Across the globe, higher education institutions are navigating converging pressures from climate disruption and geopolitical instability, to technological acceleration and financial constraint. This context is trying, worrying, exhausting and it is testing leaders in all sectors.   

So how are you stepping in? For many leaders their tendency may be to try and take control, to analyse what’s going on, to look for root causes and fix things; to focus on their patch, to protect, to identify what they can preserve; and to build their people’s individual resilience to hold strong in this challenging time. To do what they know best using their expertise.  
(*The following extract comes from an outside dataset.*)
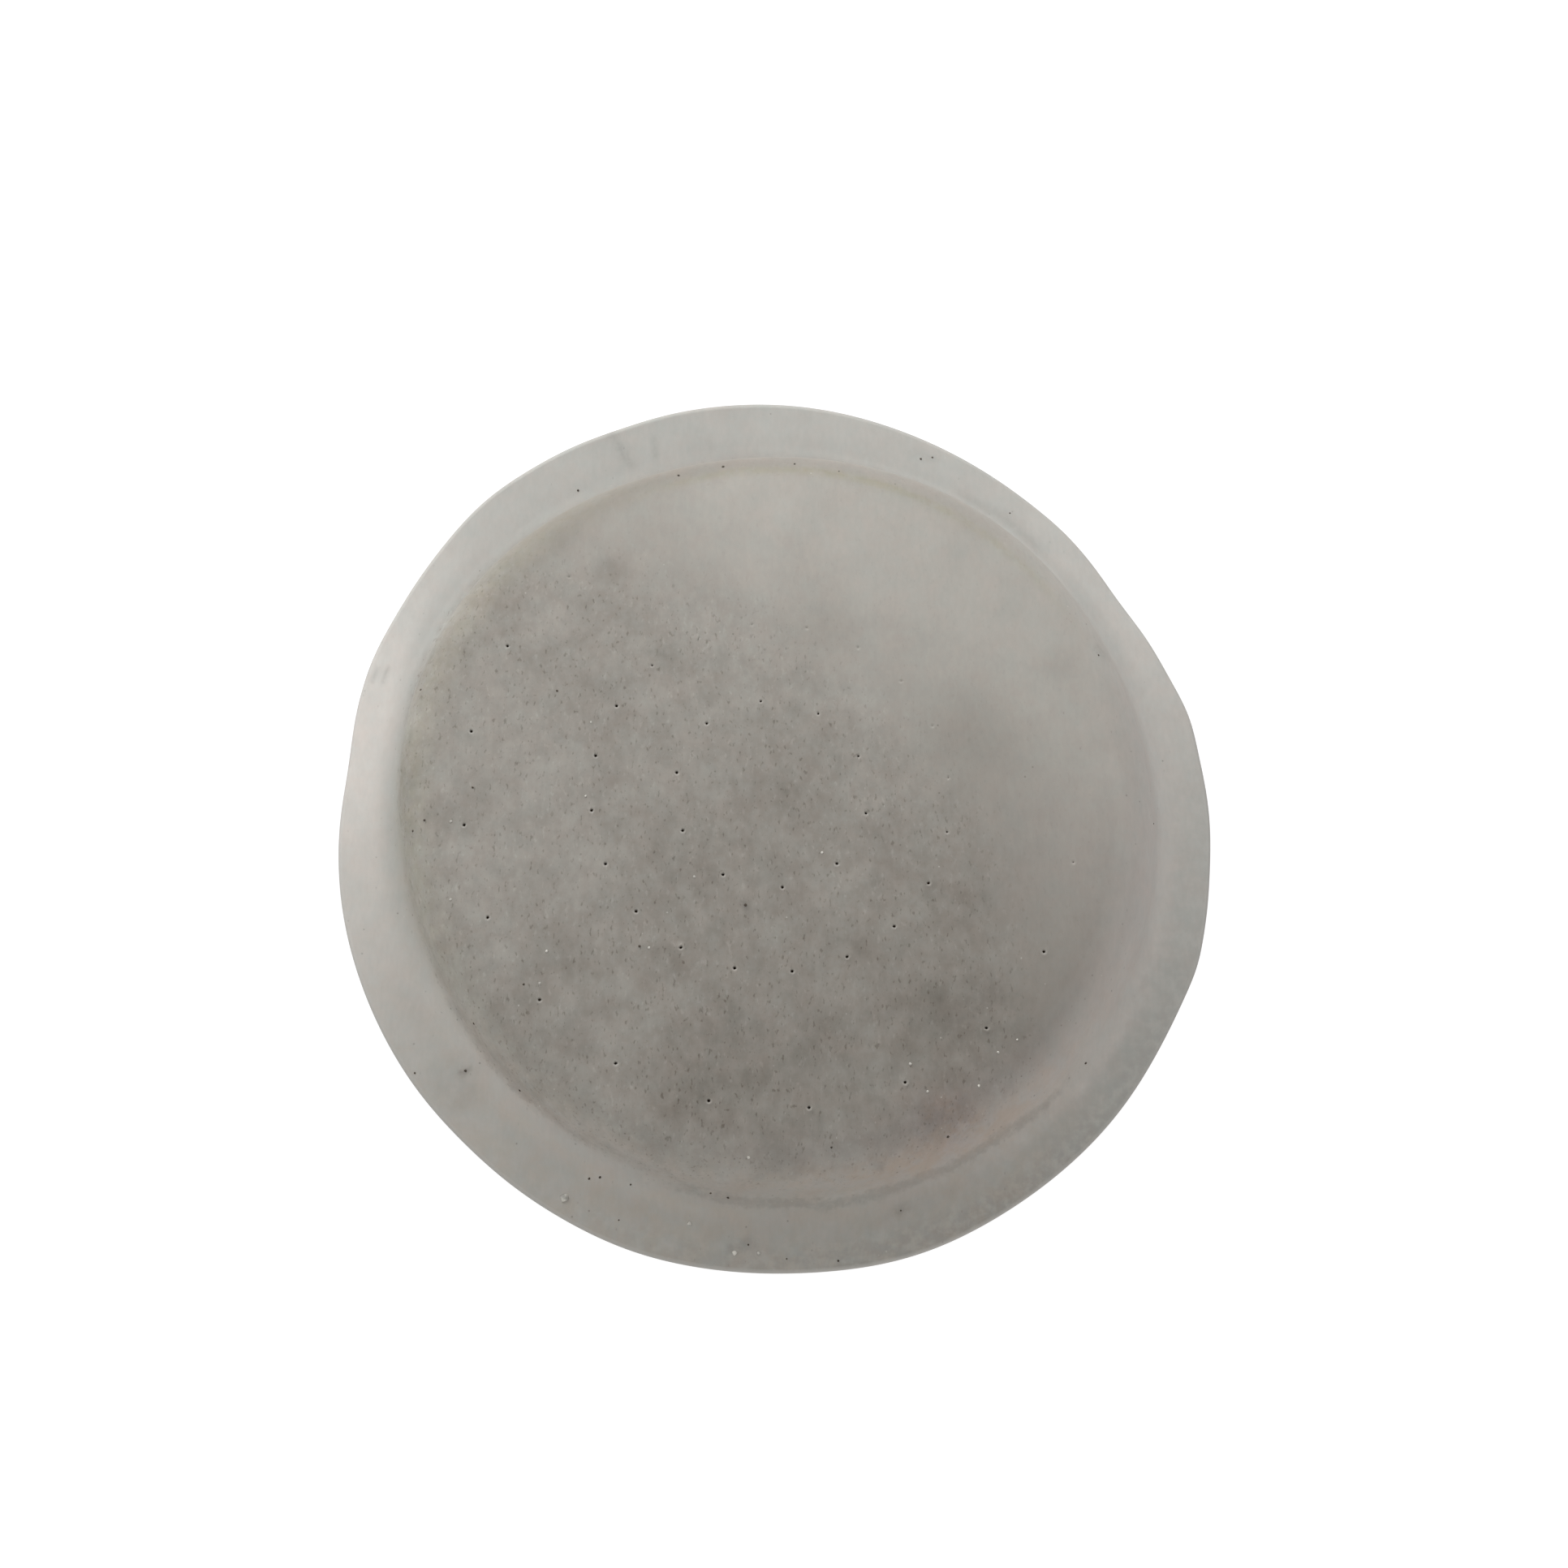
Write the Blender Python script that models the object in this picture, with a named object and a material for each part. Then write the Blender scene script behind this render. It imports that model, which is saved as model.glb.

What if this context was calling for a very different kind of leadership? What if, paradoxically, this time is a calling for you to step into a distinctly different, and for some, new role, which you may have never played before? One which you may not yet be ‘trained’ or fully equipped for, because prior contexts never required this of you. What if this context may be calling you to be a ‘learner’, ‘inquirer’, discoverer’, ‘designer’, rather than an ‘expert’, ‘fixer’, ‘nurturer’, ‘protector’, ‘competitor’. And as a leader in a complex system, not of an institution; part of a complex system in the messy middle of adaption.  

The challenge the sector faces is not a simple technical problem for each organisation to fix for themselves, but an adaptive challenge to navigate together.  

When faced with adaptive challenges in complex systems Orgonomics 4D Calibration assumes one of the first steps you can take is to pause and take time to step into Discovery.   

  • To inquire with curiosity how your system of roles, relations and patterning is functioning, including your own ‘seeing’ of it. 
  • To understand and make sense of what is going together. 
  • To bring in multiple perspectives to form a coherent view of this. 
  • And then to ask – how could we design our system differently such that we got a different emergent outcome?  

Here we are not looking for technical solutions to fix what’s wrong or broken, we are developing hypotheses for adjacent possibilities for: 

  • how our systems could function differently 
  • how roles could be played and how members could interact and relate differently 
  • how we can introduce new patterns of thinking and interacting. 

The role of leader in these contexts is to create containing spaces for this shared sense making; for both discovering how it is and designing a way forward for how it could be. 

This practice taps into and builds the inherent resilience of the system – not just of individuals in it – to continuously evolve, recalibrate and design a way forward into new patterns of coherence. Designing forwards not bouncing back. 

So, a challenge or invitation to those reading this… 

  • What are you observing?  
  • Is this a role you are already playing?  
  • Are your Executive and Leadership Teams doing this together, yet?  
  • Are you or your Executive Teams connecting beyond the borders (boundaries) of your own organisations to collaborate with others in doing this?  

If not, are you curious or tempted to consider, explore and experiment with how you might begin?